Jesus promised; “Blessed are the merciful, for they will be shown mercy.” (Matt 5:7). God is faithful, but I am not seeing a tide of mercy flowing over our nation today. James seriously testifies, “judgment is without mercy to one who has shown no mercy.” then thankfully he presses on, “Mercy triumphs over judgment.” (James 2:13). But the triumph of mercy over judgement only comes in the way of Jesus Christ. There can be no great deliverance from the suffering of sin and wickedness in our nation until we identify with the One who identified with the miseries of humanity by becoming a human being and dying on the cross so that he might be raised from the dead to pour out the riches of the mercies of his Father. We should be crying out that God will have mercy, first of all, on a Church that refuses to cry out to him for mercy.
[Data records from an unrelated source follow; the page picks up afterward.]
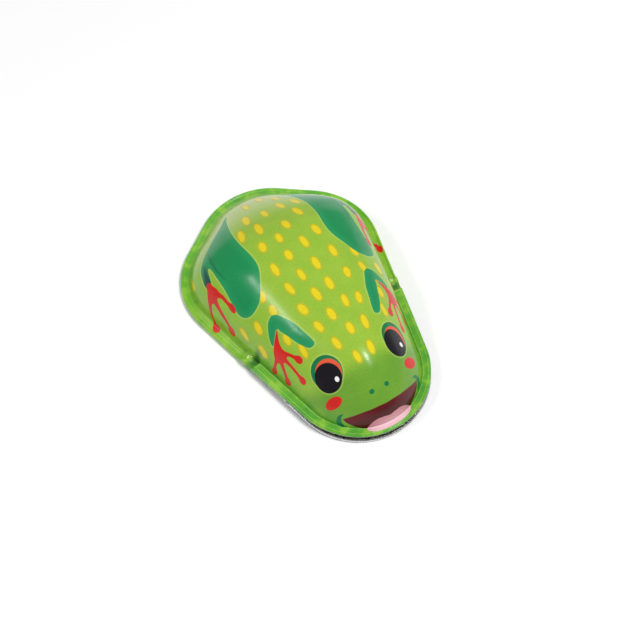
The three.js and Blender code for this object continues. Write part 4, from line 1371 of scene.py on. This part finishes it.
# Tips of the legs, (y, z) from the pin: one over the base plate, one over the flap
REAR_LEG_TIP = (7, PLATE_LOW[2] + SHEET + LEG_GAP + WIRE_RADIUS - PIN[2])
FRONT_LEG_TIP = (-8, -KNUCKLE_INNER - 8 * math.tan(FLAP_REST_ANGLE) + LEG_GAP + WIRE_RADIUS)


def spring(side, name, node):
    """A torsion spring on the pin, with a soft bend from the coil to each straight leg."""
    turns = np.linspace(0, 1, 260)
    coil = np.array(round_pin(0, COIL_RADIUS, lerp(COIL_ANGLES[0], COIL_ANGLES[1], turns)))
    coil[:, 0] = lerp(COIL_X[0], COIL_X[1], turns)
    rear_tip = np.array([COIL_X[0], *REAR_LEG_TIP])
    front_tip = np.array([COIL_X[1], *FRONT_LEG_TIP])
    rear = [lerp(rear_tip, coil[0], t) for t in np.linspace(0, 1, 26)[:-1]]
    front = [lerp(coil[-1], front_tip, t) for t in np.linspace(0, 1, 30)[1:]]
    path = np.vstack([rear, coil, front])
    for _ in range(3):
        path[1:-1] = (path[:-2] + 2 * path[1:-1] + path[2:]) / 4
    points, faces = tube(path * np.array([side, 1, 1]) + PIN, WIRE_RADIUS)
    mesh_piece = new_piece(name, points, faces, [SPRING_STEEL], None, node)
    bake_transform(mesh_piece)


BRACKET_WIDTH = 7
BRACKET_SHEET = 0.6
BRACKET_FOOT_Z = 1.45 + BRACKET_SHEET / 2
BRACKET_ARM_Z = 6.4
BRACKET_PATH = [(11.5, BRACKET_FOOT_Z), (3.4, BRACKET_FOOT_Z), (1.2, BRACKET_ARM_Z), (-22, BRACKET_ARM_Z)]
BRACKET_CORNER = 0.9
BRACKET_EDGE = 0.12
BEAD_HEIGHT = 0.16
BEAD_START = 9
BEAD_STOP = 8
BEAD_FADE = 1.5


def cup_bracket():
    """A bent strip with rounded corners and a bead along its arm."""
    line = np.array(rounded(BRACKET_PATH, [1.1, 1.1], 8))
    dense = [line[0]]
    for a, b in zip(line[:-1], line[1:]):
        count = max(1, round(np.linalg.norm(b - a) / 0.5))
        dense += [lerp(a, b, t) for t in np.linspace(0, 1, count + 1)[1:]]
    line = np.array(dense)
    along = np.gradient(line, axis=0)
    along /= np.linalg.norm(along, axis=1, keepdims=True)
    up = np.column_stack([along[:, 1], -along[:, 0]])
    travelled = np.concatenate([[0], np.cumsum(np.linalg.norm(np.diff(line, axis=0), axis=1))])
    total = travelled[-1]
    half, thick = BRACKET_WIDTH / 2, BRACKET_SHEET / 2
    x = np.linspace(-1, 1, 33)
    loops = []
    for place, normal, run in zip(line, up, travelled):
        short = 1 - min(min(run, total - run) / BRACKET_CORNER, 1)
        width = half - BRACKET_CORNER * (1 - math.sqrt(1 - short ** 2))
        bead = BEAD_HEIGHT * between(run, BEAD_START, BEAD_START + BEAD_FADE)
        bead *= between(total - run, BEAD_STOP, BEAD_STOP + BEAD_FADE)
        xs = x * (width - BRACKET_EDGE)
        lift = swage(xs, 1.1, bead)
        over = [(xx, *(place + normal * (thick + h))) for xx, h in zip(xs, lift)]
        below = [(xx, *(place + normal * (h - thick))) for xx, h in zip(xs, lift)][::-1]
        right = [(width, *(place + normal * thick * k)) for k in (0.6, -0.6)]
        left = [(-width, *(place + normal * thick * k)) for k in (-0.6, 0.6)]
        loops.append(over + right + below + left)
    points, faces = grid_solid(np.roll(np.array(loops), 1, axis=1), len(x) + 2)
    new_piece("cup_strap", points, faces, [BRACKET_TIN], "frog", "cup_bracket", sharp=50)


RIVET_RADIUS = 0.8
RIVET_GRIP = 0.2


def rivet(node):
    """A rivet with a flat head below and a domed one above, drawn a little into the sheets."""
    low, high = node_box(node)
    head = (high[0] - low[0]) / 2
    under = PLATE_LOW[2] - RIVET_GRIP
    over = BRACKET_FOOT_Z + BRACKET_SHEET / 2 + RIVET_GRIP
    profile = [(0, low[2]), (head - 0.2, low[2]), (head, low[2] + 0.2), (head, under),
               (RIVET_RADIUS, under), (RIVET_RADIUS, over), (head, over)]
    profile = rounded(profile, [0.1, 0.1, 0.05, 0.05, 0.05], 3)
    for angle in np.radians([8, 20, 34, 48, 62, 76]):
        profile.append((head * math.cos(angle), over + (high[2] - over) * math.sin(angle)))
    profile.append((0, high[2]))
    centre = ((low[0] + high[0]) / 2, (low[1] + high[1]) / 2, 0)
    points, faces = lathe(profile, centre, steps=40)
    new_piece(node + "_body", points, faces, [RIVET_STEEL], "frog", node)


FLAP_DROP_AT_CUP = (PIN[1] - CUP_Y) * math.tan(FLAP_REST_ANGLE)
FLAP_TOP_AT_CUP = PIN[2] - KNUCKLE_INNER * math.cos(FLAP_REST_ANGLE) - FLAP_DROP_AT_CUP
CUP_RIM_Z = FLAP_TOP_AT_CUP + 0.3
CUP_SEAT_GAP = 0.45
CUP_NECK_RADIUS = 1.1
CUP_SHOULDER_RADIUS = 1.9
CUP_HEAD_RADIUS = 1.98

# Section of the cup's lip and back, from the middle of its hollow: (radius, height)
CUP_WALL = [(0, 1.1), (2.4, 0.95), (4.8, 0.3), (5.9, 0.02), (5.98, 0.25), (5, 0.95), (3.4, 1.9), (2.2, 2.5)]


def suction_cup():
    """The cup, its neck through the bracket and the head that holds it there."""
    neck = BRACKET_ARM_Z - BRACKET_SHEET / 2 - CUP_RIM_Z - CUP_SEAT_GAP
    head = neck + BRACKET_SHEET + 2 * CUP_SEAT_GAP
    profile = CUP_WALL + [
        (CUP_SHOULDER_RADIUS, neck - 0.3), (CUP_SHOULDER_RADIUS, neck), (CUP_NECK_RADIUS, neck),
        (CUP_NECK_RADIUS, head), (CUP_HEAD_RADIUS, head), (CUP_HEAD_RADIUS, head + 0.5),
        (1.2, head + 1.12), (0, head + 1.28),
    ]
    radii = [0.9, 0.8, 0.1, 0.1, 0.6, 0.6, 0.4, 0.2, 0.15, 0.15, 0.1, 0.15, 0.3, 0.3]
    points, faces = lathe(rounded(profile, radii, 5), (0, 0, 0), steps=72)
    points = tilted(points, CUP_Y, CUP_RIM_Z)
    new_piece("rubber_cup", points, faces, [RUBBER], "frog", "suction_cup")


jump_flap()
base_plate()
hinge_pin()
spring(-1, "spring_coil_left", "spring_left")
spring(1, "spring_coil_right", "spring_right")
cup_bracket()
rivet("rivet_front")
rivet("rivet_rear")
suction_cup()


# ---- view, light and floor -------------------------------------------------------------------

VIEW_AZIMUTH = math.radians(-31.4)
VIEW_ELEVATION = math.radians(61)
VIEW_DISTANCE = 0.2897
VIEW_TARGET = Vector((-0.00079, -0.00157, 0.002))
LENS = 69.1

# Lamps stand this far off, in metres. The narrow ones draw the highlights, and the wide one fills.
LAMP_DISTANCE = 0.8
ROOM_LIGHT = 0.36
FLOOR_HALF_SIZE = 0.6


def direction(azimuth, elevation):
    """Unit vector from the object towards a viewer or a light."""
    return Vector((math.sin(azimuth) * math.cos(elevation), -math.cos(azimuth) * math.cos(elevation),
                   math.sin(elevation)))


def make_camera():
    camera = bpy.data.objects.new("camera", bpy.data.cameras.new("camera"))
    bpy.context.scene.collection.objects.link(camera)
    back = direction(VIEW_AZIMUTH, VIEW_ELEVATION)
    camera.location = VIEW_TARGET + back * VIEW_DISTANCE
    camera.rotation_mode = "QUATERNION"
    camera.rotation_quaternion = (-back).to_track_quat("-Z", "Y")
    camera.data.lens = LENS
    camera.data.clip_start = 0.01
    bpy.context.scene.camera = camera


def make_floor():
    half = FLOOR_HALF_SIZE
    mesh = bpy.data.meshes.new("floor")
    square = [(-half, -half, 0), (half, -half, 0), (half, half, 0), (-half, half, 0)]
    mesh.from_pydata(square, [], [(0, 1, 2, 3)])
    floor = bpy.data.objects.new("floor", mesh)
    bpy.context.scene.collection.objects.link(floor)
    shader = Shader("floor_white")
    paper = shader.noise(shader.position(), 0.8, 3.0)
    shader.set(Base_Color=shader.mix(paper, srgb(249, 249, 249), srgb(251, 251, 251)), Roughness=0.8)
    mesh.materials.append(shader.material)


def softbox(name, azimuth, elevation, size, power, glossy=True):
    """A soft lamp aimed at the object. Angles in degrees, size in metres, power in watts."""
    light = bpy.data.objects.new(name, bpy.data.lights.new(name, "AREA"))
    light.data.shape = "RECTANGLE"
    light.data.size, light.data.size_y = size
    light.data.energy = power
    light.visible_glossy = glossy
    bpy.context.scene.collection.objects.link(light)
    towards = direction(math.radians(azimuth), math.radians(elevation))
    light.location = towards * LAMP_DISTANCE
    light.rotation_mode = "QUATERNION"
    light.rotation_quaternion = towards.to_track_quat("Z", "Y")


def make_light():
    world = bpy.data.worlds.new("studio")
    world.use_nodes = True
    background = world.node_tree.nodes["Background"]
    background.inputs["Color"].default_value = (1, 1, 1, 1)
    background.inputs["Strength"].default_value = ROOM_LIGHT
    bpy.context.scene.world = world
    softbox("softbox_left", azimuth=-108, elevation=47, size=(0.36, 0.08), power=1.25)
    softbox("softbox_top", azimuth=37, elevation=66, size=(0.1, 0.1), power=1.4)
    softbox("fill", azimuth=37, elevation=66, size=(0.3, 0.3), power=3.1, glossy=False)
    bpy.context.scene.view_settings.view_transform = "Standard"


make_camera()
make_floor()
make_light()


def corners(box):
    return [list(corner) for corner in box]
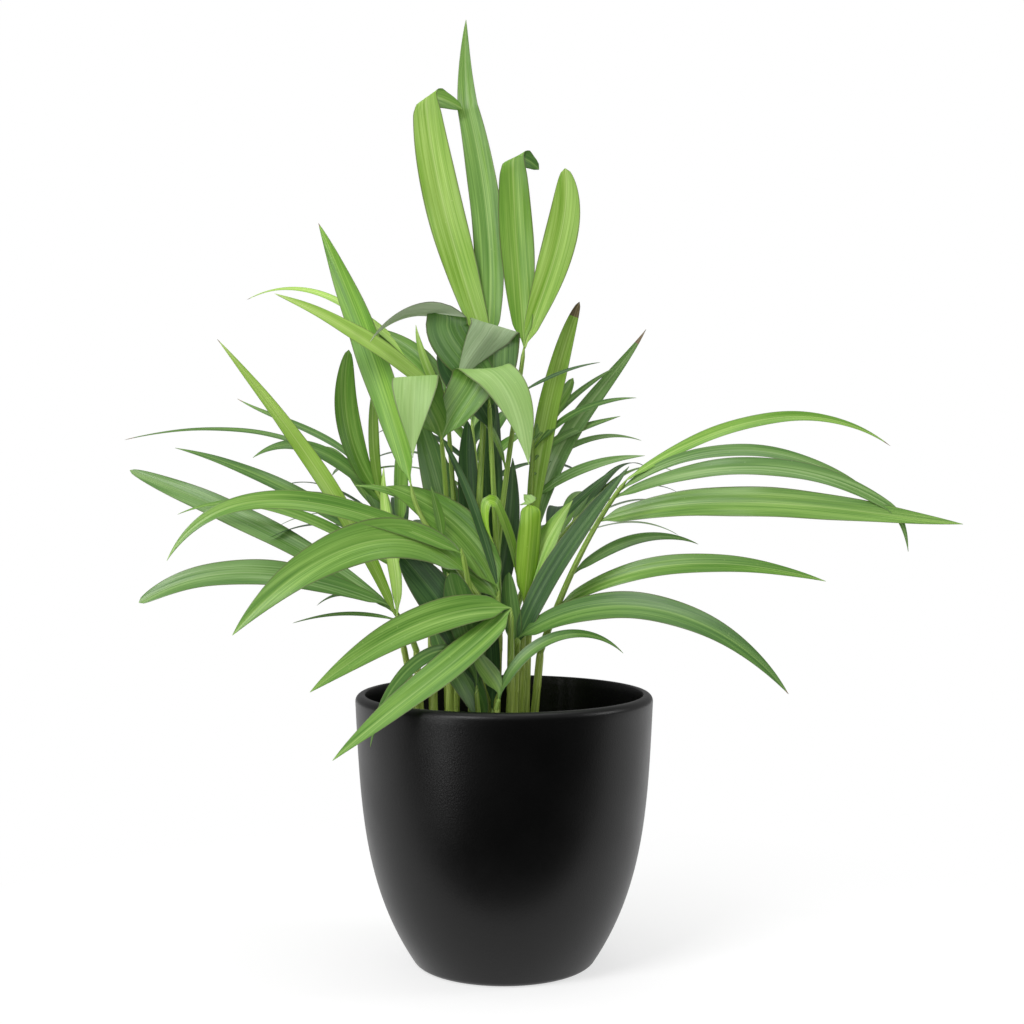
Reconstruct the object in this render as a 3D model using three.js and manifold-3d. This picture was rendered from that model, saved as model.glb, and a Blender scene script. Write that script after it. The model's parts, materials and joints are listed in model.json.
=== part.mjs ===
// Potted areca palm: a round tumbler pot, a soil fill, a clump of canes and the fronds they carry.
// Millimetres, +Z up, +X to the right and +Y away from the viewer.
// The origin is the centre of the flat underside of the pot.
import * as THREE from "three";
import Module from "manifold-3d";

const wasm = await Module();
wasm.setup();

// Pot
const POT_HEIGHT = 162;
const RIM_RADIUS = 89.8;
const DRAUGHT = 8;
const TUCK = 29;
const TUCK_POWER = 3.6;
const FOOT_ROUND = 3;
const WALL = 6;
const RIM_ROUND = 4.2;
const LIP_EDGE = 0.8;
const FLOOR = 9;
const SOIL_LEVEL = 117;
const SOIL_GAP = 0.3;
const POT_SIDES = 40;

// Plant
const JOINT_GAP = 0.3;
const CANE_SIDES = 8;
const STALK_SIDES = 5;
const BLADE_STEP = 17;
const BLADE_SHARE = 0.013;
const THINNEST = 0.9;
const KEEL = 0.16;
const FINEST = 0.06;
const FOLD_OVERLAP = 0.8;
const FOLD_INSET = 0.95;
const FOLD_REACH = 13;
const RAD = Math.PI / 180;

const vec = (p) => new THREE.Vector3(p[0], p[1], p[2]);

// Canes: foot on the soil, top, and the radius at each.
const CANES = {
  cane_far_left: { foot: [-46, 10], top: [-62, 12, 190], radius: [2.2, 1.9] },
  cane_left_rear: { foot: [-50, 34], top: [-55, 31, 184], radius: [2.3, 2] },
  cane_left: { foot: [-43, 22], top: [-45, 24, 196], radius: [2.8, 2.5] },
  cane_left_front: { foot: [-33, 2], top: [-33, 3, 200], radius: [2.5, 2.2] },
  cane_left_back: { foot: [-31, 16], top: [-28, 18, 205], radius: [2.3, 2.1] },
  cane_middle: { foot: [-20, 4], top: [-16, 6, 196], radius: [2.8, 2.5] },
  cane_middle_front: { foot: [-20, -20], top: [-18, -26, 190], radius: [2.4, 2.2] },
  cane_centre_back: { foot: [-6, 18], top: [-7, 14, 200], radius: [2.3, 2.1] },
  cane_centre: { foot: [-6, 4], top: [-3, 4, 198], radius: [2.4, 2.2] },
  cane_centre_low: { foot: [-11, -8], top: [-8, -10, 192], radius: [2.2, 2] },
  cane_centre_front: { foot: [-8, -20], top: [-6, -20, 196], radius: [2.4, 2.2] },
  cane_low_left: { foot: [-13, -31], top: [-14, -31, 140], radius: [1.9, 1.7] },
  cane_low_right: { foot: [-4, -29], top: [-6, -29, 140], radius: [1.9, 1.7] },
  cane_sucker: { foot: [-7, -36], top: [-4, -38, 158], radius: [1.8, 1.6] },
  cane_front: { foot: [4, -23], top: [4, -27, 176], radius: [2.6, 2.3] },
  cane_right_front: { foot: [4, -7], top: [7, -11, 186], radius: [2.8, 2.5] },
  cane_shoot: { foot: [8, 6], top: [11, 1, 200], radius: [2.3, 2.1] },
  cane_right: { foot: [15, 6], top: [22, 7, 186], radius: [2.5, 2.3] },
  cane_right_back: { foot: [12, 26], top: [15, 30, 200], radius: [2.4, 2.2] },
  cane_back_left: { foot: [-34, 36], top: [-37, 42, 200], radius: [2.6, 2.3] },
  cane_back: { foot: [-14, 36], top: [-12, 44, 205], radius: [2.6, 2.3] },
  cane_back_right: { foot: [2, 40], top: [6, 47, 200], radius: [2.6, 2.3] },
};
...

I started with a reference to revival, so let me finish with a famous Old Testament text loved by revivalists; “O Lord, I have heard the report of you, and your work, O Lord, do I fear. In the midst of the years revive it; in the midst of the years make it known; in wrath remember mercy. ” (Hab 3:2). Jesus Christ died for our miserable pride and has risen from the dead to make us unashamed in the face of God and of men. Let us not hold back in crying out to God for mercy, first in the Church and in our homes, then in the parks, schools and streets of our nation. Nothing less than this can save us from the tide evil swamping our land.